I personally don’t actually rely on it to provide factual info on APIs and “how to X” because I’ve noticed it be incorrect about that stuff and that affected my trust, I guess. And I tend to like a more “browse”-y flow for discovering those things than “chat”-y at a UX level – getting a broad view of the model, developing some proficiency with it and making my own conclusions vs. only seeing specific local points. In conversations with people I tend to like to just “vibe” more; and then go away and have it bounce around in my mind as I do other things – which is how it’s gone with ChatGPT.
I’ve started using ChatGPT more aggressively while coding (mostly to get information on specific libraries, like “how do you import graphviz in NetworkX”) and it’s pretty helpful. But it’s frustrating to not know what it can do. I’m used to “programming thinking” where you know your building blocks and the challenge is in combining them to accomplish a task, here you have no idea what the building blocks are or what they do or how they can be combined, and there’s nowhere where that’s documented.
For me it is the opposite. The less specific, the better. Because when things get specific, the details become important and that is the weak part of ChatGPT. For instance, a few days ago I asked it to write a simple Go client for the OpenAI API and it did it fine. Except that it made up a Go library that doesn’t exist. It merged the name and the methods of the Python lib with Go syntax and the answer was useless.

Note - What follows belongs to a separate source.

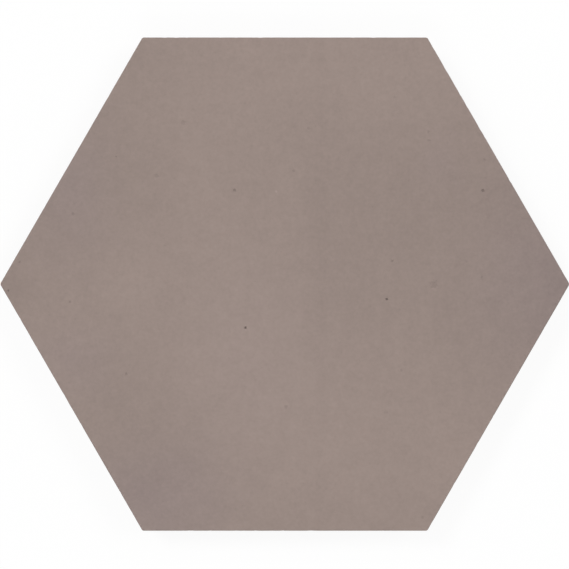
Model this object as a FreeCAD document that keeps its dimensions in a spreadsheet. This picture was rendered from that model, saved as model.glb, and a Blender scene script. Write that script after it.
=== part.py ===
# Hexagonal cement floor tile, pressed face down in a steel mould.
#
# The frame is +Z up, with the origin at the centre of the back, which lies on the floor.
# The wearing face is on top. Two corners point along X, and two edges run parallel to X.
# The edges lean in towards the back by the mould's draft, so the wearing face is the
# largest section, and its size is the size that the tile is sold by. The back carries a
# honeycomb of shallow keys for the adhesive, with ribs between them, a plain land in the
# middle and a plain rim around.
#
# All lengths are in millimetres and all angles in degrees.

import FreeCAD
import Part
import Sketcher

import math
import os

NODE = "hexagon_tile"
SIDES = 6
FULL_TURN = 360.0
ROOT_3 = math.sqrt(3.0)

# Rings of keys round the plain land in the middle of the back. They are laid out as like
# rhombs of keys, turned about the middle.
KEY_RINGS = 4
RHOMBS = 3

# Name, value and meaning of each driving dimension.
DIMENSIONS = (
    ("across_flats", 200.0, "wearing face, from edge to opposite edge"),
    ("thickness", 16.0, "back to wearing face"),
    ("edge_draft", 1.5, "lean of each edge towards the back, degrees"),
    ("corner_radius", 1.0, "round of the six upright corners"),
    ("face_arris", 0.4, "round where the edges meet the wearing face"),
    ("back_arris", 0.5, "chamfer where the edges meet the back"),
    ("rim_width", 13.0, "plain border from the outer keys' corners to the back's edge"),
    ("rib_width", 4.0, "plain rib between two keys, at the back"),
    ("key_depth", 1.5, "depth of the keys"),
    ("key_draft", 25.0, "lean of the keys' walls, degrees"),
)

# The pitch of the keys, from what the rim leaves of the back. Square to an edge, from the
# middle to the rim, each ring of keys adds sqrt(3) / 2 of a pitch, and the last one then
# adds half of a key, which is (pitch - rib) / sqrt(3).
HALF_BACK = "(Dimensions.across_flats / 2 - Dimensions.thickness * tan(Dimensions.edge_draft))"
ROOM_FOR_KEYS = f"({HALF_BACK} - Dimensions.rim_width)"
KEY_PITCH = (
    f"({ROOM_FOR_KEYS} + Dimensions.rib_width / sqrt(3))"
    f" / ({KEY_RINGS} * sqrt(3) / 2 + 1 / sqrt(3))"
)


def make_sheet(doc):
    """The driving dimensions, one row each: name, value and meaning."""
    sheet = doc.addObject("Spreadsheet::Sheet", "Dimensions")
    for row, (name, value, meaning) in enumerate(DIMENSIONS, start=1):
        sheet.set(f"A{row}", name)
        sheet.set(f"B{row}", str(value))
        sheet.set(f"C{row}", meaning)
        sheet.setAlias(f"B{row}", name)
    doc.recompute()
    return sheet


def new_sketch(body, name):
    """An empty sketch on the body's XY plane, which is the plane of the back."""
    plane = next(f for f in body.Origin.OriginFeatures if f.Role == "XY_Plane")
    sketch = body.newObject("Sketcher::SketchObject", name)
    sketch.AttachmentSupport = [(plane, "")]
    sketch.MapMode = "FlatFace"
    return sketch


def draw_hexagon(sketch, centre, circumradius, first_corner):
    """A regular hexagon with its corners on a construction circle.

    first_corner is the angle of the first corner, in degrees. Returns the indices of the
    sides, and that of the circle. The hexagon's place, turn and size are left free.
    """
    turns = [math.radians(first_corner + i * FULL_TURN / SIDES) for i in range(SIDES)]
    corners = [
        centre + FreeCAD.Vector(circumradius * math.cos(turn), circumradius * math.sin(turn))
        for turn in turns
    ]
    sides = [
        sketch.addGeometry(Part.LineSegment(corners[i], corners[(i + 1) % SIDES]), False)
        for i in range(SIDES)
    ]
    up = FreeCAD.Vector(0, 0, 1)
    circle = sketch.addGeometry(Part.Circle(centre, up, circumradius), True)
    for i, side in enumerate(sides):
        following = sides[(i + 1) % SIDES]
        sketch.addConstraint(Sketcher.Constraint("Coincident", side, 2, following, 1))
        sketch.addConstraint(Sketcher.Constraint("PointOnObject", side, 1, circle))
    for side in sides[1:]:
        sketch.addConstraint(Sketcher.Constraint("Equal", sides[0], side))
    return sides, circle


def bind(sketch, constraint, name, expression):
    """Adds a dimension to the sketch, names it and ties it to the sheet."""
    index = sketch.addConstraint(constraint)
    sketch.renameConstraint(index, name)
    sketch.setExpression(f"Constraints.{name}", expression)


def names_between(kind, elements, low, high):
    """Names of the edges or faces whose corners reach from one height to the other.

    Two heights are the same if they agree to a thousandth of a millimetre.
    """
    wanted = (round(low, 3), round(high, 3))
    names = []
    for i, element in enumerate(elements, start=1):
        heights = [round(vertex.Z, 3) for vertex in element.Vertexes]
        if (min(heights), max(heights)) == wanted:
            names.append(f"{kind}{i}")
    return names


def add_slab(doc, body, sheet):
    """The hexagonal slab, with its edges leaning in from the wearing face to the back."""
    outline = new_sketch(body, "Outline")
    sides, circle = draw_hexagon(outline, FreeCAD.Vector(), sheet.across_flats / ROOT_3, 0.0)
    top_side, bottom_side = sides[1], sides[4]
    outline.addConstraint(Sketcher.Constraint("Coincident", circle, 3, -1, 1))
    outline.addConstraint(Sketcher.Constraint("Horizontal", top_side))
    flats = Sketcher.Constraint("DistanceY", bottom_side, 1, top_side, 1, sheet.across_flats)
    bind(outline, flats, "AcrossFlats", "Dimensions.across_flats")

    slab = body.newObject("PartDesign::Pad", "Slab")
    slab.Profile = outline
    slab.setExpression("Length", "Dimensions.thickness")
    doc.recompute()

    faces = slab.Shape.Faces
    draft = body.newObject("PartDesign::Draft", "EdgeDraft")
    draft.Base = (slab, names_between("Face", faces, 0, sheet.thickness))
    draft.NeutralPlane = (slab, names_between("Face", faces, sheet.thickness, sheet.thickness))
    draft.setExpression("Angle", "Dimensions.edge_draft")
    draft.Reversed = True
    doc.recompute()
    return draft


def add_rounds(doc, body, sheet, slab):
    """Rounds the upright corners and the face's arris, and chamfers the back's arris."""
    top = sheet.thickness
    corners = body.newObject("PartDesign::Fillet", "UprightCorners")
    corners.Base = (slab, names_between("Edge", slab.Shape.Edges, 0, top))
    corners.setExpression("Radius", "Dimensions.corner_radius")
    doc.recompute()

    face_arris = body.newObject("PartDesign::Fillet", "FaceArris")
    face_arris.Base = (corners, names_between("Edge", corners.Shape.Edges, top, top))
    face_arris.setExpression("Radius", "Dimensions.face_arris")
    doc.recompute()

    back_arris = body.newObject("PartDesign::Chamfer", "BackArris")
    back_arris.Base = (face_arris, names_between("Edge", face_arris.Shape.Edges, 0, 0))
    back_arris.setExpression("Size", "Dimensions.back_arris")
    doc.recompute()


def draw_first_key(body, sheet):
    """The mouth of the key beside the middle land, towards +X, and the way across.

    The way across is a construction line from the centre of the tile, a third of a turn
    from +X, along which the rows of a rhomb follow one another.
    """
    sketch = new_sketch(body, "FirstKey")
    rough_pitch = sheet.across_flats / 2 / (KEY_RINGS + 1)
    centre = FreeCAD.Vector(rough_pitch, 0, 0)
    circumradius = rough_pitch / 2
    sides, circle = draw_hexagon(sketch, centre, circumradius, FULL_TURN / SIDES / 2)
    upright_side = sides[2]
    sketch.addConstraint(Sketcher.Constraint("Vertical", upright_side))
    sketch.addConstraint(Sketcher.Constraint("PointOnObject", circle, 3, -1))
    pitch = Sketcher.Constraint("DistanceX", -1, 1, circle, 3, rough_pitch)
    bind(sketch, pitch, "Pitch", KEY_PITCH)
    mouth = Sketcher.Constraint("Radius", circle, circumradius)
    bind(sketch, mouth, "Mouth", "(Constraints.Pitch - Dimensions.rib_width * 1 mm) / sqrt(3)")

    way_across = FreeCAD.Vector(-rough_pitch / 2, rough_pitch * ROOT_3 / 2)
    across = sketch.addGeometry(Part.LineSegment(FreeCAD.Vector(), way_across), True)
    sketch.addConstraint(Sketcher.Constraint("Coincident", across, 1, -1, 1))
    turn = math.radians(FULL_TURN / RHOMBS)
    sketch.addConstraint(Sketcher.Constraint("Angle", -1, 1, across, 1, turn))
    length = Sketcher.Constraint("Distance", across, rough_pitch)
    bind(sketch, length, "WayAcross", "Constraints.Pitch")
    return sketch


def add_keys(doc, body, sheet):
    """Sinks the keys into the back in rings round the middle land, and drafts their walls.

    Each rhomb has as many keys in a row as there are rings, and one row more than that, so
    the three of them fill the rings with none left out and none twice.
    """
    first_key = draw_first_key(body, sheet)
    key = body.newObject("PartDesign::Pocket", "Key")
    key.Profile = first_key
    key.Reversed = True
    key.setExpression("Length", "Dimensions.key_depth")
    doc.recompute()

    keys = body.newObject("PartDesign::MultiTransform", "Keys")
    keys.Originals = [key]
    steps = []
    ways = (("KeyRow", "H_Axis", KEY_RINGS), ("KeyRows", "Axis0", KEY_RINGS + 1))
    for name, axis, count in ways:
        step = body.newObject("PartDesign::LinearPattern", name)
        step.Direction = (first_key, [axis])
        step.Mode = "Spacing"
        step.setExpression("Offset", "FirstKey.Constraints.Pitch")
        step.Occurrences = count
        steps.append(step)
    turns = body.newObject("PartDesign::PolarPattern", "KeyRhombs")
    turns.Axis = (first_key, ["N_Axis"])
    turns.Angle = FULL_TURN
    turns.Occurrences = RHOMBS
    keys.Transformations = steps + [turns]
    body.Tip = keys
    doc.recompute()

    faces = keys.Shape.Faces
    draft = body.newObject("PartDesign::Draft", "KeyDraft")
    draft.Base = (keys, names_between("Face", faces, 0, sheet.key_depth))
    draft.NeutralPlane = (keys, names_between("Face", faces, 0, 0))
    draft.setExpression("Angle", "Dimensions.key_draft")
    draft.Reversed = True
    doc.recompute()


def check_model(doc, body):
    """Stops with an error if anything in the document failed, before a file is written."""
    for item in doc.Objects:
        if "Invalid" in item.State or "Error" in item.State:
            raise RuntimeError(f"{item.Name} failed: {item.State}")
    shape = body.Shape
    if shape.isNull() or not shape.isValid() or len(shape.Solids) != 1:
        raise RuntimeError(f"{body.Label} isn't one valid solid")


def main():
    doc = FreeCAD.newDocument("HexagonFloorTile")
    sheet = make_sheet(doc)
    body = doc.addObject("PartDesign::Body", "Tile")
    body.Label = NODE
    slab = add_slab(doc, body, sheet)
    add_rounds(doc, body, sheet, slab)
    add_keys(doc, body, sheet)
    doc.recompute()
    check_model(doc, body)
    os.makedirs("parts", exist_ok=True)
    body.Shape.exportStep(f"parts/{body.Label}.step")


main()
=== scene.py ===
# Hexagonal cement floor tile: its surface and finish, a plain studio and the camera.
#
# Lengths are in metres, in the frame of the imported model, unless a comment says that they
# are in millimetres. The back lies on z = 0, the wearing face is on top, two corners point
# along X and two edges run parallel to X.

import math
import random
from collections import namedtuple

import bmesh
import bpy
import numpy as np
from mathutils import Matrix, Vector, noise


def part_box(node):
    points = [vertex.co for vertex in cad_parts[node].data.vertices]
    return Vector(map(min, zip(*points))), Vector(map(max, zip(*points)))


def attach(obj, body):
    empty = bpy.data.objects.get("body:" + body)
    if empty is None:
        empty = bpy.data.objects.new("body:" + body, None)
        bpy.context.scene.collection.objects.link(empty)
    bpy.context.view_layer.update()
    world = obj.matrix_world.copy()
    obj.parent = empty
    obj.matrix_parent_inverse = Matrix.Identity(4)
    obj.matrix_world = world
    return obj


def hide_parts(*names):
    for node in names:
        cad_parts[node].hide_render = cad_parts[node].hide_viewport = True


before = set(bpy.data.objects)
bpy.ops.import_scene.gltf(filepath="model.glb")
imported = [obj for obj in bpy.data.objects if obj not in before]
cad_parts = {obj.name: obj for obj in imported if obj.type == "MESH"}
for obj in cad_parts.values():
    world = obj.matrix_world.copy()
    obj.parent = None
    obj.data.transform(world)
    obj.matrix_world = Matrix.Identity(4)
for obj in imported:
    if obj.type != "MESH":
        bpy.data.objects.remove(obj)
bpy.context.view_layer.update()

NODE = "hexagon_tile"
MM = 0.001
SIDES = 6
ROOT_3 = math.sqrt(3)
UP = Vector((0, 0, 1))
QUARTER_TURN = Matrix.Rotation(math.pi / 2, 4, UP)

# The ways that the tile's edges face, seen from above.
EDGE_WAYS = [
    Vector((math.cos(turn), math.sin(turn), 0))
    for turn in (math.pi / SIDES * (1 + 2 * i) for i in range(SIDES))
]

# The pressed form. The node's box ends where the arris's round meets the leaning edge, a
# little inside the sharp edge that the sizes of the face and the back are taken from.
NODE_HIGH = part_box(NODE)[1]
EDGE_DRAFT = math.radians(1.5)
CORNER_RADIUS = 1.0 * MM
FACE_ARRIS = 0.4 * MM
BACK_ARRIS = 0.5 * MM
THICKNESS = NODE_HIGH.z
FACE_APOTHEM = NODE_HIGH.y + FACE_ARRIS * math.tan(EDGE_DRAFT)
BACK_APOTHEM = FACE_APOTHEM - THICKNESS * math.tan(EDGE_DRAFT)

# The keys in the back, in rings round a plain land. Their pitch follows from the rest, as
# the corners of the outermost keys end where the rim begins.
KEY_RINGS = 4
RIM_WIDTH = 13.0 * MM
RIB_WIDTH = 4.0 * MM
KEY_DEPTH = 1.5 * MM
KEY_DRAFT = math.radians(25)
KEY_ROUND = 0.3 * MM
KEY_LEAN = KEY_DEPTH * math.tan(KEY_DRAFT)
KEY_PITCH = (BACK_APOTHEM - RIM_WIDTH + RIB_WIDTH / ROOT_3) / (
    KEY_RINGS * ROOT_3 / 2 + 1 / ROOT_3
)
# The ways that the walls of a key face, seen from above.
WALL_WAYS = [QUARTER_TURN @ way for way in EDGE_WAYS]

# How finely the edges and the face are divided, as the length of a step or as the number
# of rows, and how wide the two strips are that join a field to its arris.
EDGE_STEP = 0.8 * MM
EDGE_ROWS = 14
FACE_STEP = 2.0 * MM
MARGIN = 0.3 * MM
STRIP = 1.4 * MM
# In the back, edges longer than this are cut. Those across a rib or a wall are shorter.
BACK_LONG = 1.5 * RIB_WIDTH
BACK_CUTS = 3
# How many times the edges near a pore may be halved.
HALVINGS = 5

# Points this near to a height count as level with it, and points this near to each other
# are made one. A cap is a face whose normal has at least this much of it upright.
LEVEL_WITHIN = 0.001 * MM
ONE_WITHIN = 0.01 * MM
CAP_UPRIGHT = 0.9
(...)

On the other hand there were a few occasions where I asked more high level, open ended questions the answers are also not completely correct, but often it suggests directions that I did not think of yet. Then my response is “Oh, yeah, that could work” and then I get the right docs/libs and fill in the details myself.
To me a tool like ChatGPT is a different type of tool than CoPilot. It works on another level of the coding process.
I’ve been using it for a while now just going back and forth on foundational values / strategy / implementation tradeoffs etc. regarding a side project I’ve had in mind for a bit; maintaining context and history in a super-long conversation that’s been saved over many weeks. I don’t expect it to add insights of its own and usually try to give it the content and have it mostly rearrange it for me (good overlap with how writing thoughts down helps). This would then lead to insights and progress, because of the “talking about your thing with people makes you have realizations about it” effect. It also generally expresses that it finds the project interesting or says encouraging things that motivate me to keep going haha. FWIW the GPT-3.5 version felt like it started well and then increasingly missed the mark over time, but GPT-4 has been quite good for the couple days I used it (I guess we’ll see how that continues).
At the code level – I do show it fragments of my own code whenever it’s relevant to serve as an example of the implementation model or of the way I think about things. Some times I then ask for “code review” which actually works decently because its lack of context on the rest of the code and any difference in comprehension contribute to review perspective.
I personally don’t actually rely on it to provide factual info on APIs and “how to X” because I’ve noticed it be incorrect about that stuff and that affected my trust, I guess. And I tend to like a more “browse”-y flow for discovering those things than “chat”-y at a UX level – getting a broad view of the model, developing some proficiency with it and making my own conclusions vs. only seeing specific local points. In conversations with people I tend to like to just “vibe” more; and then go away and have it bounce around in my mind as I do other things – which is how it’s gone with ChatGPT.